● EXERCISE PROMPT:
Going through the material below, please gather all lines with the word "FreeCAD" in them.

● SOURCE DATA:
# # # # # # #

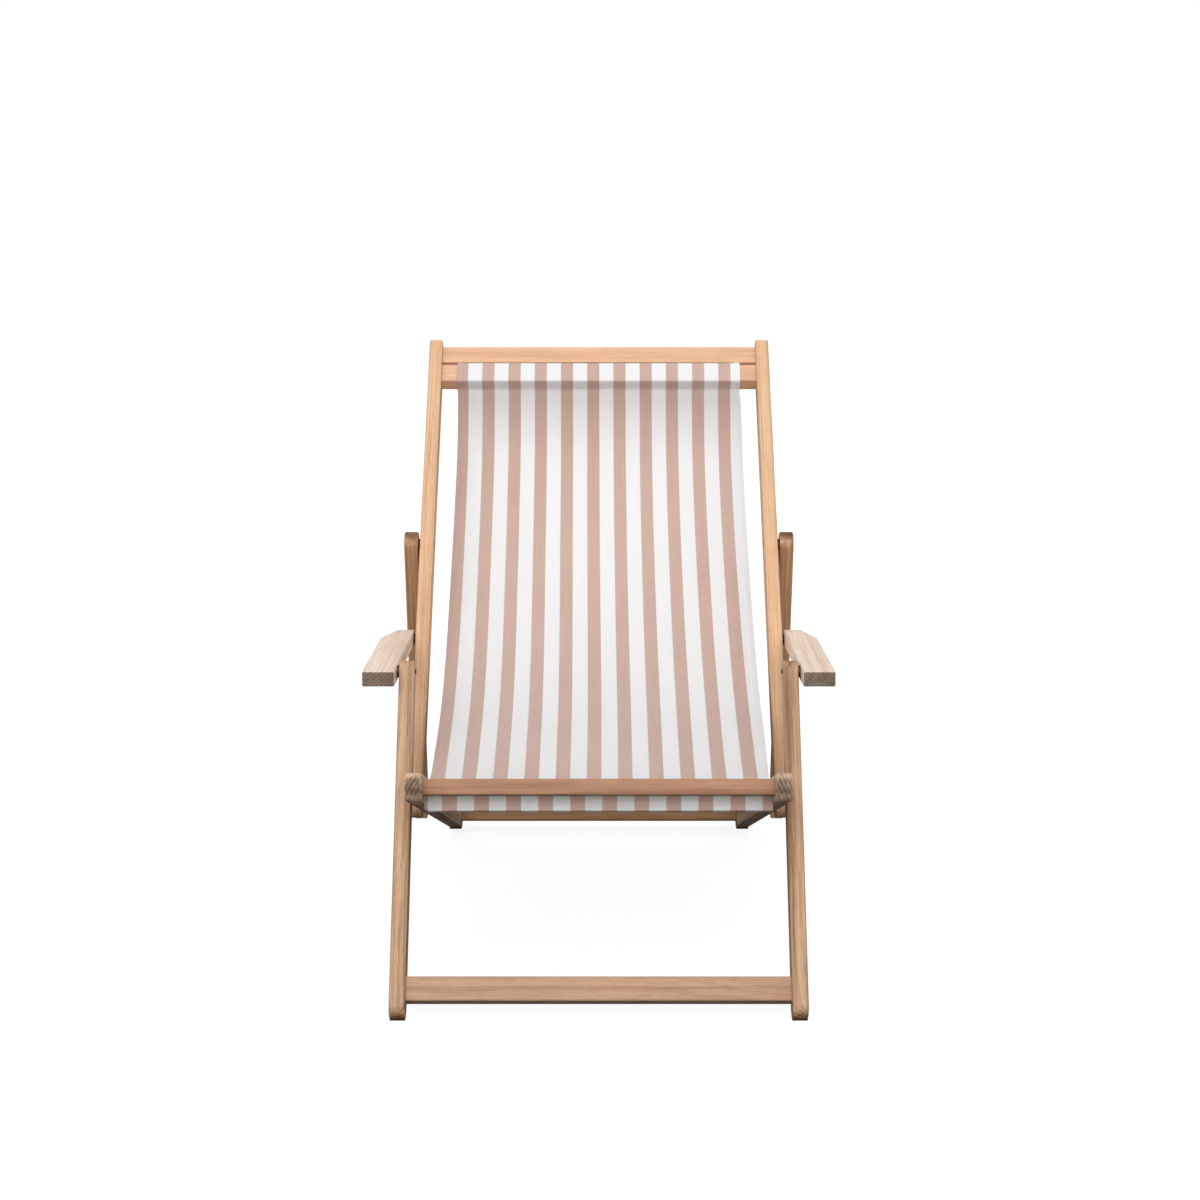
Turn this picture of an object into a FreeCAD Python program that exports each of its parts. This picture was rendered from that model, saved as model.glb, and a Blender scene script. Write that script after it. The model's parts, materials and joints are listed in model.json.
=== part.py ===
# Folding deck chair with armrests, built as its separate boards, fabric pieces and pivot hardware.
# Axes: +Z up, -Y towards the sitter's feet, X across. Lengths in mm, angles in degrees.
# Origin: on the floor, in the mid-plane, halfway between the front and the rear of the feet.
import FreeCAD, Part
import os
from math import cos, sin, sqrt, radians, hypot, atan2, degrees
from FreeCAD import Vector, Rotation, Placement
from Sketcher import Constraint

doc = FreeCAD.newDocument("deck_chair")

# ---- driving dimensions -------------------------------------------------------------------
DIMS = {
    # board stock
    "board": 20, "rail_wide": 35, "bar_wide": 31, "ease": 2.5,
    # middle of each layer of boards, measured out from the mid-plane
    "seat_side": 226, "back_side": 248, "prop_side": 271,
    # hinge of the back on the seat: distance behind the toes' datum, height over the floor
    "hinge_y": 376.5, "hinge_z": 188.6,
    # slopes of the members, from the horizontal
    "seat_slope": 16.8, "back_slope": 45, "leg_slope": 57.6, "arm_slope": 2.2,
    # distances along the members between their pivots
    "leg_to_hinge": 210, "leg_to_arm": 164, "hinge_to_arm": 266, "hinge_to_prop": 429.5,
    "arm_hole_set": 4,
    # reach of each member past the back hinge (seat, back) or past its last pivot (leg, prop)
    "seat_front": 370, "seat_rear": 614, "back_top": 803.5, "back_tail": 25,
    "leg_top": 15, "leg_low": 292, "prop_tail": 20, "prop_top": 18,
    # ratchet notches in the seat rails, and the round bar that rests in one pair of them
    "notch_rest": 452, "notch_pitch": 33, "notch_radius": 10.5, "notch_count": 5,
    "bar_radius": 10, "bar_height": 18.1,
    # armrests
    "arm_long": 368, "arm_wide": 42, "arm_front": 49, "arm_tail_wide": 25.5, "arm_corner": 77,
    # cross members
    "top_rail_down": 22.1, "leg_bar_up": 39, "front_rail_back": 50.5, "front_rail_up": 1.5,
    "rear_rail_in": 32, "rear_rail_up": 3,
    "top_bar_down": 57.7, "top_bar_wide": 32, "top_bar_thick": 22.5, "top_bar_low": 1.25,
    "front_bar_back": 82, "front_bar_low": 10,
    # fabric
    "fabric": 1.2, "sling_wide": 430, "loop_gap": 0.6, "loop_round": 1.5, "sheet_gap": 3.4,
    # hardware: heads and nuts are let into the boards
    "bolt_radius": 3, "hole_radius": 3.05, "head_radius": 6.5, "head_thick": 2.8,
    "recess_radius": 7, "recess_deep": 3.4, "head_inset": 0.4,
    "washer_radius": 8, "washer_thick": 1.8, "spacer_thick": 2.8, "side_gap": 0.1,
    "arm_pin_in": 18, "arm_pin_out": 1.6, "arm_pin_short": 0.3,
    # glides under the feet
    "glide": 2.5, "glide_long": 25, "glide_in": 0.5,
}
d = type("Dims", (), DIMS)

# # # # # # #

● FINAL RESULT:
Turn this picture of an object into a FreeCAD Python program that exports each of its parts. This picture was rendered from that model, saved as model.glb, and a Blender scene script. Write that script after it. The model's parts, materials and joints are listed in model.json.
import FreeCAD, Part
from FreeCAD import Vector, Rotation, Placement
doc = FreeCAD.newDocument("deck_chair")